Smith, who posed the question about wearing Christian imagery on her clothes, said she had never been quite sure about where the line was regarding her faith and her profession.

“When I wore a shirt … or a cross or something, I wondered, ‘Am I stepping over the boundary or not?’” noted Smith, who teaches kindergarten at Payneville Elementary School. “After tonight, I don’t feel like I am. I feel like I do have that right as a citizen.”

Why teachers—especially Christian educators—have such a difficult time knowing where that line is likely comes from the churches they attend, Dillon suggested.

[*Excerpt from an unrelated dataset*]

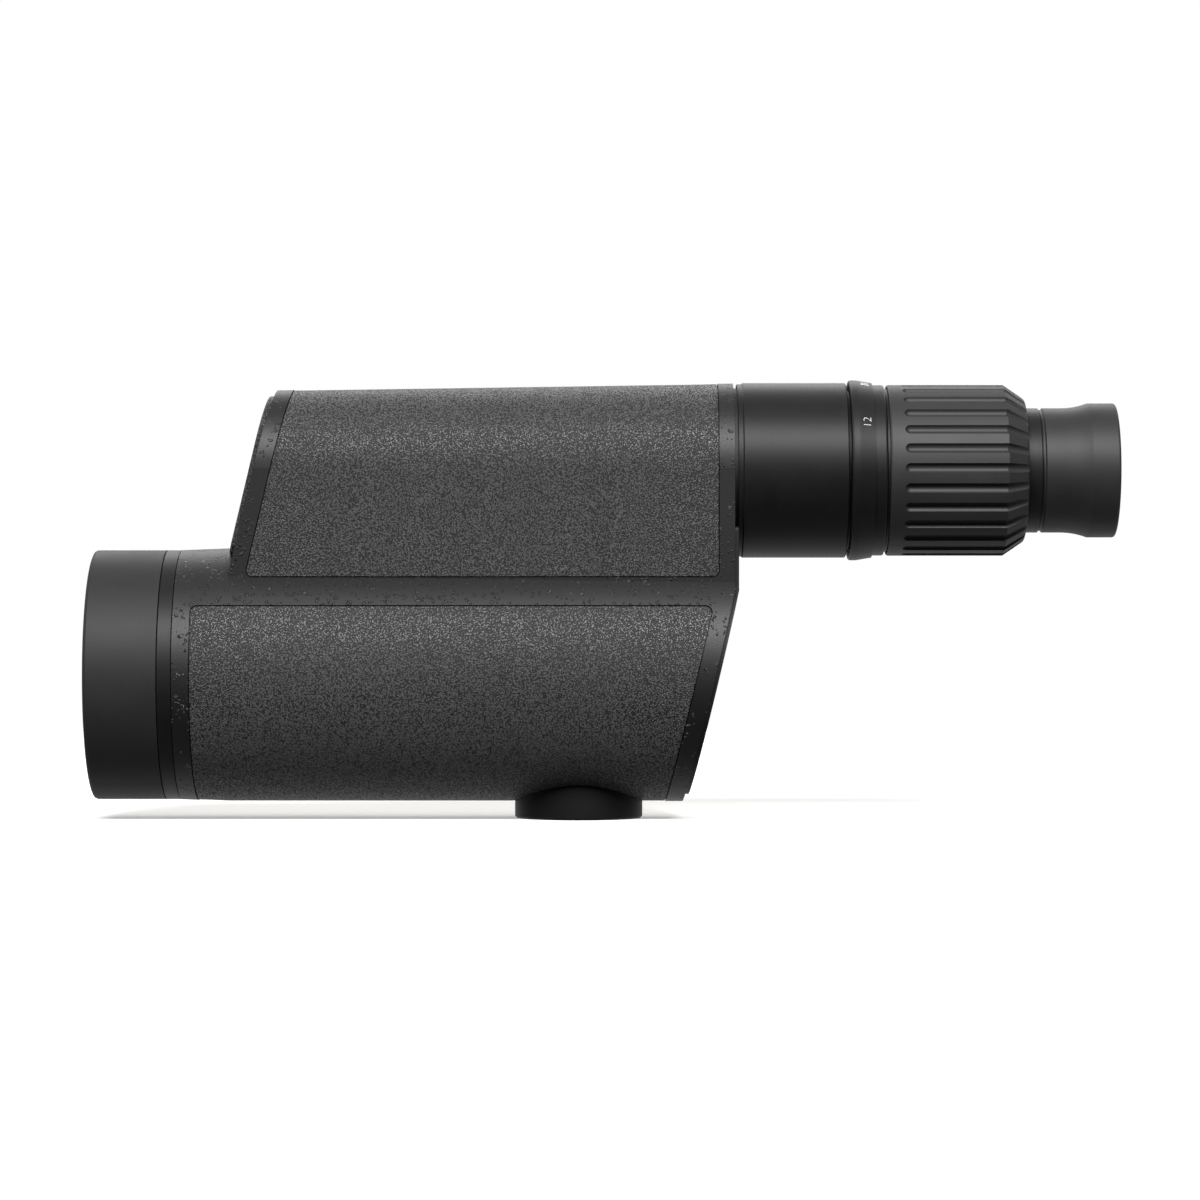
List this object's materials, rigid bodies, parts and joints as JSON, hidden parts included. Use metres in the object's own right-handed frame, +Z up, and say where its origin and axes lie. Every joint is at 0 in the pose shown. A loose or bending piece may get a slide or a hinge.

In 1963, the U.S. Supreme Court handed down its landmark decision in the Abington School District v. Schempp case that ruled school-sponsored Bible reading and prayer to be unconstitutional. Many church leaders today point to that case as the day prayer was removed from schools.

“You’ll hear it from the pulpit,” Dillon said. “And what does that do? That reinforces people thinking they can’t pray in schools.

“Prayer was not taken out of schools; people stopped praying in schools.”

In his presentation, Dillon points to several examples, including U.S. Department of Education guidelines, that show public schools are required to constitutionally protect, not restrict, a student’s right to express his or her religious beliefs in school.

“There is no legal basis to suggest, much less require, that our schools be religion-free zones,” Dillon pointed out.

Dillon said he believes every teacher, regardless of his or her religious beliefs, should say to his or her classes: “My classroom is a safe place for you to freely express your religious beliefs.”

“What if 30,000 Christian teachers (in Kentucky) said that at the beginning of the school year?” Dillon asked.

He said the key is to get teachers to first understand the facts about religious freedoms in public schools, which then will help students.

“If (teachers) understand their faith inside the classroom, they can honor God with they exercise that,” Dillon said. “That benefits the stuents and frees them up to exercise their freedoms inside the classroom also.”